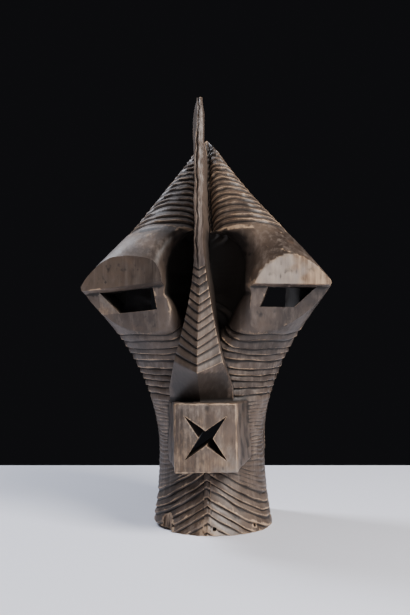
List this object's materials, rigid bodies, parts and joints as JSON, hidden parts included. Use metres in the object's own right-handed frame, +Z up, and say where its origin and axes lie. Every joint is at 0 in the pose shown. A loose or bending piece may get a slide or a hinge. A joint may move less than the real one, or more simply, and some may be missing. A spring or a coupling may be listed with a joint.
{
  "type": "kifwebe mask",
  "caption": "Carved wooden face mask with tubular brows, slotted eyes, high crest, pierced square mouth and carved parallel lines, hollow behind.",
  "frame": {"origin": "on the standing surface, under the middle of the mask's box", "axes": "+Z up along the face, -Y the way the face looks, +X the viewer's right"},
  "size_m": [0.2956, 0.205, 0.521],
  "materials": {
    "carved_wood": "dark matt patina, worn to pale wood on the edges"
  },
  "bodies": {
    "root": {"kifwebe_mask": "carved_wood"}
  },
  "joints": []
}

───

Task to carry out: Make an exact copy of the listing, including every line.

Solution to the problem:
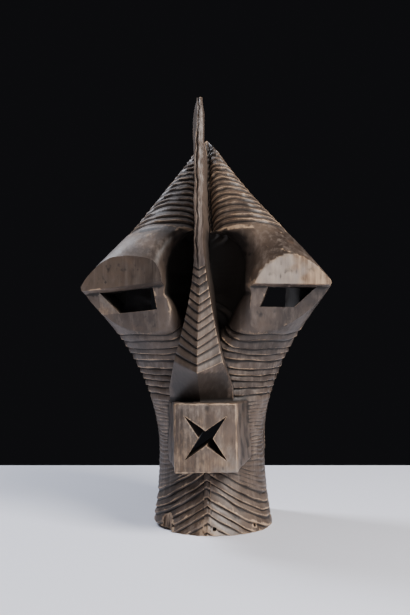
List this object's materials, rigid bodies, parts and joints as JSON, hidden parts included. Use metres in the object's own right-handed frame, +Z up, and say where its origin and axes lie. Every joint is at 0 in the pose shown. A loose or bending piece may get a slide or a hinge. A joint may move less than the real one, or more simply, and some may be missing. A spring or a coupling may be listed with a joint.
{
  "type": "kifwebe mask",
  "caption": "Carved wooden face mask with tubular brows, slotted eyes, high crest, pierced square mouth and carved parallel lines, hollow behind.",
  "frame": {"origin": "on the standing surface, under the middle of the mask's box", "axes": "+Z up along the face, -Y the way the face looks, +X the viewer's right"},
  "size_m": [0.2956, 0.205, 0.521],
  "materials": {
    "carved_wood": "dark matt patina, worn to pale wood on the edges"
  },
  "bodies": {
    "root": {"kifwebe_mask": "carved_wood"}
  },
  "joints": []
}